Stored data:

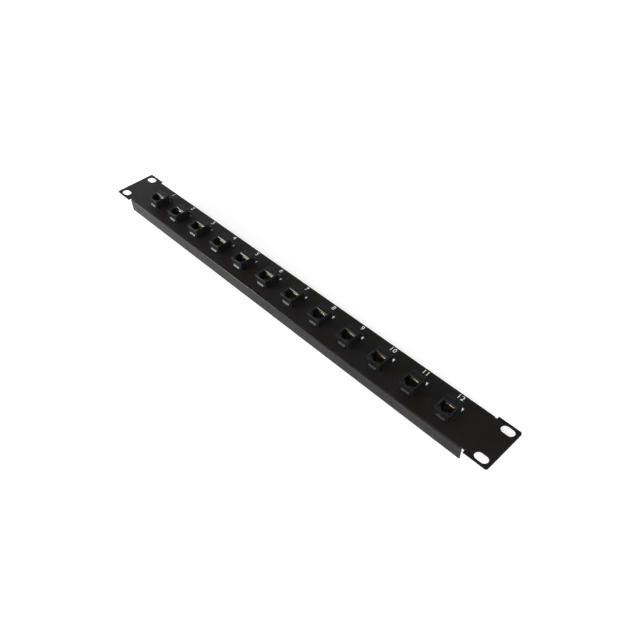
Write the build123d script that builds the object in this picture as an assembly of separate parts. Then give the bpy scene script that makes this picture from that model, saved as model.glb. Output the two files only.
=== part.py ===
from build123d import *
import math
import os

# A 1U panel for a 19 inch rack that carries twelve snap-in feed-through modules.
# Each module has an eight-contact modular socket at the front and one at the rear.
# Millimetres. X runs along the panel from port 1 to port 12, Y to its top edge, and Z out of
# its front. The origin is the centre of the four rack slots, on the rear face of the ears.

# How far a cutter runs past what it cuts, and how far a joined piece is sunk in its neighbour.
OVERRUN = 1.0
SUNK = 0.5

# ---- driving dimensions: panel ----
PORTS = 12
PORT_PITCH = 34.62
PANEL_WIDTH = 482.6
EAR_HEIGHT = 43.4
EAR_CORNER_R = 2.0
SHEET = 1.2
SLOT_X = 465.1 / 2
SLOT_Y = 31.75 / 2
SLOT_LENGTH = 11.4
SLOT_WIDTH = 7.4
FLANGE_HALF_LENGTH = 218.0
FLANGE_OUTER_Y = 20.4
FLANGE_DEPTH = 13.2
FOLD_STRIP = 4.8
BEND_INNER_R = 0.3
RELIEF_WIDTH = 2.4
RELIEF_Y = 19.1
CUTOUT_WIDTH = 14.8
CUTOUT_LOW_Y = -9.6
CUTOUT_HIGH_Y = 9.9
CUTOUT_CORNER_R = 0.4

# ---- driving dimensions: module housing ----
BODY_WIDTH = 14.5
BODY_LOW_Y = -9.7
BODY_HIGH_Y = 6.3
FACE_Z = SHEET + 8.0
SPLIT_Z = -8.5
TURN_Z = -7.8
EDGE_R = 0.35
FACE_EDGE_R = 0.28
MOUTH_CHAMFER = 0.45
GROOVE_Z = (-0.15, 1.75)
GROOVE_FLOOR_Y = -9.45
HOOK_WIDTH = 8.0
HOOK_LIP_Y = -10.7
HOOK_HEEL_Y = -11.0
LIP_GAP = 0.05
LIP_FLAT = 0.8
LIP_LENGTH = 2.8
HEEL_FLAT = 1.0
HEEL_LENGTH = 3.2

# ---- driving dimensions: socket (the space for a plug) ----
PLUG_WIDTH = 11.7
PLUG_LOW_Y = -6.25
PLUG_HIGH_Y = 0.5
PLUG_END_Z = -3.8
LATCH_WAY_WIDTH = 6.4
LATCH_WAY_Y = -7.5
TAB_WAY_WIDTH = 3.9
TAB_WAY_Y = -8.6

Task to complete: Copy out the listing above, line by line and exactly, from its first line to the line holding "# its front.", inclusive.

Final result:
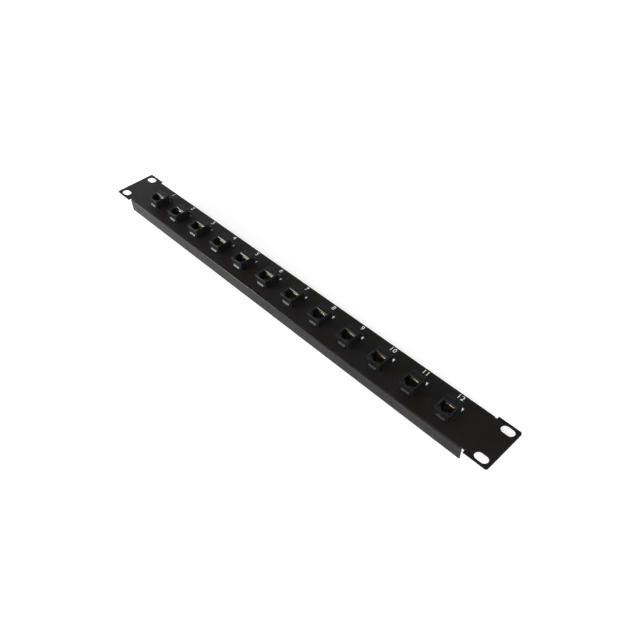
Write the build123d script that builds the object in this picture as an assembly of separate parts. Then give the bpy scene script that makes this picture from that model, saved as model.glb. Output the two files only.
=== part.py ===
from build123d import *
import math
import os

# A 1U panel for a 19 inch rack that carries twelve snap-in feed-through modules.
# Each module has an eight-contact modular socket at the front and one at the rear.
# Millimetres. X runs along the panel from port 1 to port 12, Y to its top edge, and Z out of
# its front. The origin is the centre of the four rack slots, on the rear face of the ears.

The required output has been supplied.